Administration

 Jurisdiction

After Settlement of Claims Connected to Estate

Sabine Gas Trans. Co. v. Winnie Pipeline Co., 15 S.W.3d 199 (Tex. App.—Houston [14th Dist.] 2000, no pet.).

 

Plaintiff sued Defendant and Executors of a deceased defendant’s estate alleging improprieties with respect to a contract. Executors moved to transfer the case to the probate court in which the deceased defendant’s estate was being administered under Probate Code § 5A(d). The court granted the motion and consolidated the contract claims with the probate proceeding. After Plaintiff settled with Executors, the probate court granted Plaintiff’s motion to have its claims against Defendant dismissed without prejudice for lack of jurisdiction. Defendant appealed.

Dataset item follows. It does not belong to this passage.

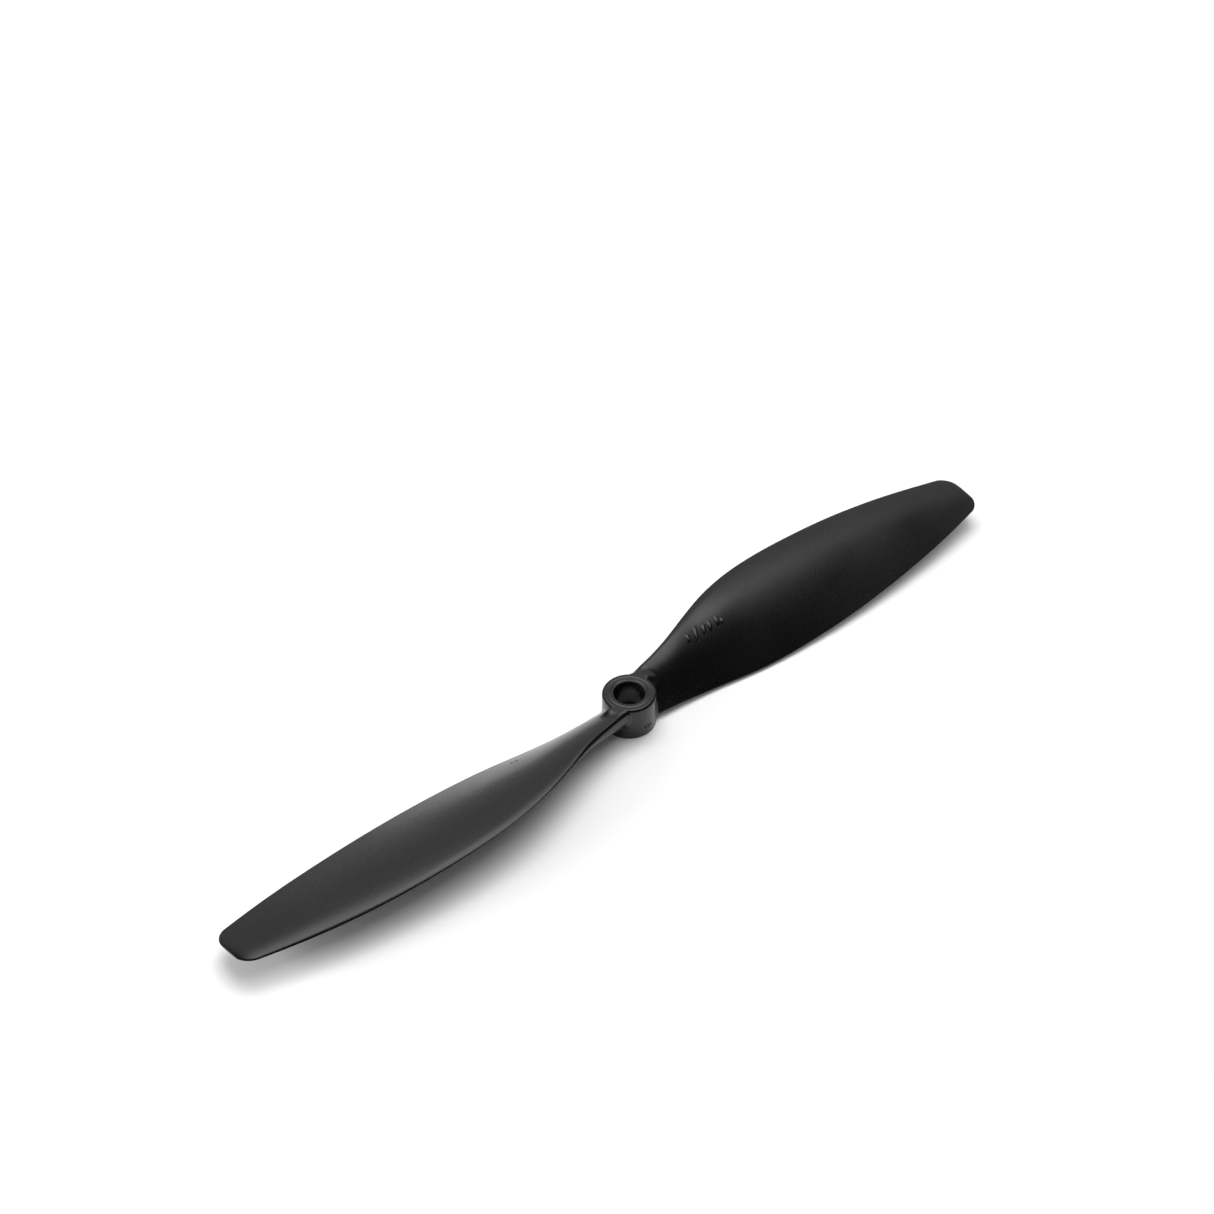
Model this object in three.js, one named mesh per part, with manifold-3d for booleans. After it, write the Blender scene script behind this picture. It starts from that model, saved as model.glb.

The appellate court agreed that the probate court’s dismissal was erroneous but affirmed the dismissal because the error was harmless. The court began by recognizing that the instant case was different from Goodman v. Summit at West Rim, Ltd., 952 S.W.2d 930 (Tex. App.—Austin 1997, no pet.), because the deceased defendant’s estate was still a party to the probate proceeding even after the probate court dismissed the ancillary and pendent claims. The key issue in the instant case is whether “a probate court abuse[s] its discretion by holding that it loses jurisdiction over claims which it has ancillary or pendent jurisdiction when no other claims before the court have any relationship to those claims even though the estate administration is still pending?” Sabine at 201.

The court held that the probate court abused its discretion by finding that it lost jurisdiction over those claims while the estate was still pending because the statute does not expressly so provide. However, the court in its discretion may “dismiss the claims based on a finding that its continued entertainment of them would not promote ‘judicial efficiency and economy’” under Probate Code § 5A(d). Sabine at 201-02. Accordingly, the probate court’s error was harmless because it could have dismissed the claims without finding that it lost jurisdiction.

Moral: A court continues to have jurisdiction over claims which no longer have any relationship to the estate being administered if the estate administration is still pending. However, the court has the discretion to dismiss these claims.